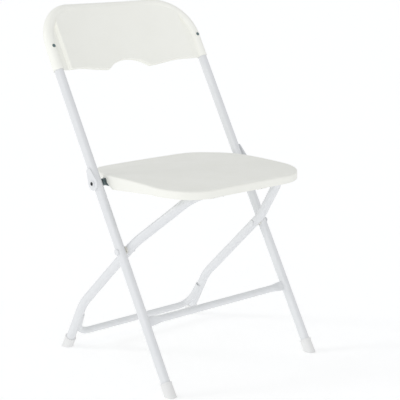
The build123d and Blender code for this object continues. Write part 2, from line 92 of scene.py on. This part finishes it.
# --------------------------------------------------------------- materials
def linear(hex_colour):
    """An sRGB hex value as a linear colour."""
    values = []
    for i in (1, 3, 5):
        c = int(hex_colour[i:i + 2], 16) / 255
        values.append(c / 12.92 if c <= 0.04045 else ((c + 0.055) / 1.055) ** 2.4)
    return (*values, 1.0)


def add(tree, kind, links=None, values=None, **settings):
    """Adds a node with its settings, its input values and the links into it."""
    made = tree.nodes.new(kind)
    for key, value in settings.items():
        setattr(made, key, value)
    for socket, value in (values or {}).items():
        made.inputs[socket].default_value = value
    for socket, source in (links or {}).items():
        tree.links.new(source, made.inputs[socket])
    return made


def finish_material(name, light_hex, dark_hex, roughness, grain_mm, bump_mm, metallic=0.0,
                    coat=0.0):
    """A surface with slow tone changes, a fine moulded or sprayed grain and worn gloss."""
    ior, coat_roughness = 1.5, 0.25         # 1.5 suits paint and plastic and is the shader's default
    blotch_mm, rough_swing = 60.0, 0.06     # the slow changes of tone and gloss
    material = bpy.data.materials.new(name)
    material.use_nodes = True
    tree = material.node_tree
    shader = tree.nodes["Principled BSDF"]
    shader.inputs["Metallic"].default_value = metallic
    shader.inputs["IOR"].default_value = ior
    shader.inputs["Coat Weight"].default_value = coat
    shader.inputs["Coat Roughness"].default_value = coat_roughness
    place = add(tree, "ShaderNodeTexCoord").outputs["Object"]
    blotch = add(tree, "ShaderNodeTexNoise", {"Vector": place},
                 {"Scale": 1000 / blotch_mm, "Detail": 3.0, "Roughness": 0.55})
    grain = add(tree, "ShaderNodeTexNoise", {"Vector": place},
                {"Scale": 1000 / grain_mm, "Detail": 2.0, "Roughness": 0.5})
    # The mix node has several inputs of one name, so its colour sockets go by number.
    tone = add(tree, "ShaderNodeMix", {"Factor": blotch.outputs["Fac"]}, data_type="RGBA")
    tone.inputs[6].default_value = linear(light_hex)
    tone.inputs[7].default_value = linear(dark_hex)
    tree.links.new(tone.outputs[2], shader.inputs["Base Color"])
    gloss = add(tree, "ShaderNodeMapRange", {"Value": blotch.outputs["Fac"]},
                {"From Min": 0.3, "From Max": 0.7, "To Min": roughness - rough_swing,
                 "To Max": roughness + rough_swing})
    tree.links.new(gloss.outputs["Result"], shader.inputs["Roughness"])
    bump = add(tree, "ShaderNodeBump", {"Height": grain.outputs["Fac"]},
               {"Strength": 0.5, "Distance": bump_mm * MM})
    tree.links.new(bump.outputs["Normal"], shader.inputs["Normal"])
    return material


# Powder-coated steel, sprayed and baked: cool white and satin, with a faint orange peel drawn at
# about its real size.
powder_coat = finish_material("powder_coated_steel", "#E4E5E7", "#DDDFE1", roughness=0.34,
                              grain_mm=1.6, bump_mm=0.06, coat=0.15)
# Polypropylene moulded in a spark-eroded tool: warm white with a soft gloss. The seat's copy is a
# shade darker than the back's. That is painted shade, standing in for the dimmer light on the seat's
# top. The real grain is a few tenths of a millimetre, too fine to show, so it is drawn at 1.4 mm.
seat_plastic_painted_shade = finish_material("moulded_polypropylene_seat_painted_shade", "#F5F5EF", "#EFEFE8", roughness=0.44,
                               grain_mm=1.4, bump_mm=0.08)
back_plastic = finish_material("moulded_polypropylene_back", "#F9F9F3", "#F4F4ED", roughness=0.44,
                               grain_mm=1.4, bump_mm=0.08)
# Boots of moulded polyethylene: duller than the tubes they close. The mould's fine grain is drawn
# at 1.2 mm.
boot_plastic = finish_material("moulded_boot_plastic", "#EAEAEA", "#E0E0DF", roughness=0.5,
                               grain_mm=1.2, bump_mm=0.08)
# Zinc-plated steel, pressed from sheet: blue-grey with a dull metal sheen. Its tone is darker than
# bright plating. Partly that is painted shade, matching the brackets as they look in the shade under
# the seat. The plating's grain is far finer than a millimetre and is drawn at 2 mm.
zinc_with_painted_shade = finish_material("zinc_plated_steel_painted_shade", "#74888A", "#5F7375", roughness=0.42, grain_mm=2.0,
                       bump_mm=0.03, metallic=0.5)
# Blackened steel: dark, so that the screws read as small dark points. On the rivets' ends the dark
# is painted shade: their flat centres stand in for the shadow inside a hollow end. Its grain is
# drawn as coarse as the zinc's.
dark_steel_and_painted_hollow = finish_material("blackened_steel_and_painted_hollow_shade", "#3A3D40", "#2A2C2E", roughness=0.4,
                            grain_mm=2.0, bump_mm=0.03, metallic=1.0)
# Moulded nylon, smooth with a slight gloss, left natural on the washers and slide bushes. On the
# seat's bushes it is dark grey-teal, which is painted shade standing in for the shaded corners under
# the back of the seat. The mould's fine grain is drawn at 1 mm.
shade_dark_nylon = finish_material("painted_shade_nylon", "#566668", "#475658", roughness=0.4,
                             grain_mm=1.0, bump_mm=0.04)
nylon = finish_material("natural_nylon", "#E6E4DC", "#DAD8CF", roughness=0.35, grain_mm=1.0,
                        bump_mm=0.04)
# Matt painted floor: pale, almost without gloss and quite flat, so its grain has no depth.
floor_finish = finish_material("pale_studio_floor", "#FAFAFA", "#F8F8F8", roughness=0.9,
                               grain_mm=30.0, bump_mm=0.0)


def paint(names, material):
    """Gives CAD nodes a finish."""
    for name in names:
        slots = nodes[name].data.materials
        slots.clear()
        slots.append(material)


def both(name):
    """The left and right nodes of a pair."""
    return [f"{name}_left", f"{name}_right"]


paint(["front_frame_tube", "rear_frame_tube", "front_crossbar", "rear_brace"], powder_coat)
paint(both("hinge_plate"), powder_coat)
# The seat's finish is a shade darker than the back's: painted shade for the dimmer light on its top.
paint(["seat_shell"], seat_plastic_painted_shade)
paint(["backrest"], back_plastic)
paint(both("front_foot") + both("rear_foot"), boot_plastic)
# The brackets, rails and back screws take the zinc that is darkened in part by painted shade.
paint(both("seat_bracket") + both("slide_rail"), zinc_with_painted_shade)
paint(["seat_bracket_screws", "slide_rail_screws"], dark_steel_and_painted_hollow)
paint(["backrest_screws"], zinc_with_painted_shade)
paint(both("seat_rivet") + both("leg_rivet"), powder_coat)
paint(both("leg_washer") + both("slide_bush"), nylon)
# Painted shade: the seat's bushes are dark for the shaded corners where they sit.
paint(both("seat_bush"), shade_dark_nylon)


# ------------------------------------------------------------ modelling tools
def deselect():
    """Leaves nothing selected."""
    bpy.ops.object.select_all(action="DESELECT")


def focus(piece):
    """Makes one piece the only selected and the active one."""
    deselect()
    piece.select_set(True)
    bpy.context.view_layer.objects.active = piece


def settle(piece):
    """Puts a piece's place, turn and size into its mesh."""
    focus(piece)
    bpy.ops.object.transform_apply(location=True, rotation=True, scale=True)


def tidy_mesh(piece):
    """Merges doubled points and turns every face outwards."""
    doubled = 0.02 * MM
    focus(piece)
    bpy.ops.object.mode_set(mode="EDIT")
    bpy.ops.mesh.select_all(action="SELECT")
    bpy.ops.mesh.remove_doubles(threshold=doubled)
    bpy.ops.mesh.normals_make_consistent(inside=False)
    bpy.ops.object.mode_set(mode="OBJECT")


def open_line(name, points):
    """A straight-sided open curve through points."""
    data = bpy.data.curves.new(name, "CURVE")
    data.dimensions = "3D"
    spline = data.splines.new("POLY")
    spline.points.add(len(points) - 1)
    for target, point in zip(spline.points, points):
        target.co = (*point, 1.0)
    piece = bpy.data.objects.new(name, data)
    bpy.context.scene.collection.objects.link(piece)
    return piece


def to_mesh(piece):
    """Turns a curve into a mesh of its own."""
    focus(piece)
    bpy.ops.object.convert(target="MESH")
    return bpy.context.object


def lathe(name, profile, place, turn):
    """A profile of (radius, height) pairs in mm, turned round its upright axis, then placed."""
    steps = 48
    piece = to_mesh(open_line(name, [(r * MM, 0.0, h * MM) for r, h in profile]))
    bpy.ops.object.mode_set(mode="EDIT")
    bpy.ops.mesh.select_all(action="SELECT")
    bpy.ops.mesh.spin(steps=steps, angle=math.tau, center=(0, 0, 0), axis=(0, 0, 1))
    bpy.ops.object.mode_set(mode="OBJECT")
    tidy_mesh(piece)
    piece.rotation_euler = turn
    piece.location = place
    settle(piece)
    return piece


def complete(piece, material, body):
    """The last steps of every piece: smooth shading, finish and body."""
    sharp_from = 35
    focus(piece)
    bpy.ops.object.shade_smooth_by_angle(angle=math.radians(sharp_from))
    piece.data.materials.clear()
    piece.data.materials.append(material)
    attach(piece, body)


# ------------------------------------------------------------ shared places
LEAN = math.radians(30.0)      # of the posts, from upright
leg_pivot = Vector(frame["joints"][0]["pos_m"])
seat_pivot = Vector(frame["joints"][1]["pos_m"])
# y of the posts' centre line at the floor
floor_line_y = leg_pivot.y - leg_pivot.z * math.tan(LEAN)
leg_x = (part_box("front_foot_right")[0][0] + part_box("front_foot_right")[1][0]) / 2


def at_post(run, forward=0.0):
    """Y and Z of a point so far up the posts and so far ahead of them."""
    return (floor_line_y + run * math.sin(LEAN) - forward * math.cos(LEAN),
            run * math.cos(LEAN) + forward * math.sin(LEAN))


SCREW_RUN = 814 * MM           # the back's screws, along the posts
SLEEVE_FACE = 12.1 * MM        # just inside the sleeve's front, ahead of the posts' centre line


# ------------------------------------------------------------ rivets and screws
def make_rivet_ends():
    """Rolled-over ends of the two rivets that the seat hangs on. Their hollows are painted: a flat
    dark centre stands in for the shade inside.
    """
    profile = [(0, 0.02), (2.9, 0.02), (3.3, 0.35), (3.8, 0.5), (4.2, 0.35), (4.3, 0.0),
               (4.3, -0.1), (0, -0.1)]
    for side, name in ((-1, "left"), (1, "right")):
        low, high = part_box(f"seat_rivet_{name}")
        face = high[0] if side > 0 else low[0]
        end = lathe(f"rivet_end_{name}", profile, (face, seat_pivot.y, seat_pivot.z),
                    (0, side * math.pi / 2, 0))
        # Painted shade: the whole end is dark, so its flat centre reads as a hollow in shadow.
        complete(end, dark_steel_and_painted_hollow, "front_frame")


def make_screw_rings():
    """Raised rings moulded round the screws in the back's sleeves."""
    y, z = at_post(SCREW_RUN, SLEEVE_FACE)
    profile = [(4.2, 0), (4.4, 0.9), (5.2, 1.2), (6.1, 0.8), (6.6, -0.4), (4.2, -0.4), (4.2, 0)]
    for side, name in ((-1, "left"), (1, "right")):
        ring = lathe(f"screw_ring_{name}", profile, (side * leg_x, y, z),
                     (math.pi / 2 - LEAN, 0, 0))
        complete(ring, back_plastic, "front_frame")


def make_floor():
    """A wide white floor that glows just enough to stay white, with faint shadows."""
    floor_side, floor_drop, floor_glow = 60.0, 0.5 * MM, 0.22
    deselect()
    bpy.ops.mesh.primitive_plane_add(size=floor_side, location=(0, 0, -floor_drop))
    floor = bpy.context.object
    floor.name = "floor"
    floor.data.materials.append(floor_finish)
    glow = floor_finish.node_tree.nodes["Principled BSDF"]
    glow.inputs["Emission Color"].default_value = (1.0, 1.0, 1.0, 1.0)
    glow.inputs["Emission Strength"].default_value = floor_glow


make_camera()
make_lights()
make_floor()
make_rivet_ends()
make_screw_rings()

+ + + + + + +

Show every line where the string "body" appears.

• _Solution to this problem_:
def complete(piece, material, body):
    """The last steps of every piece: smooth shading, finish and body."""
    attach(piece, body)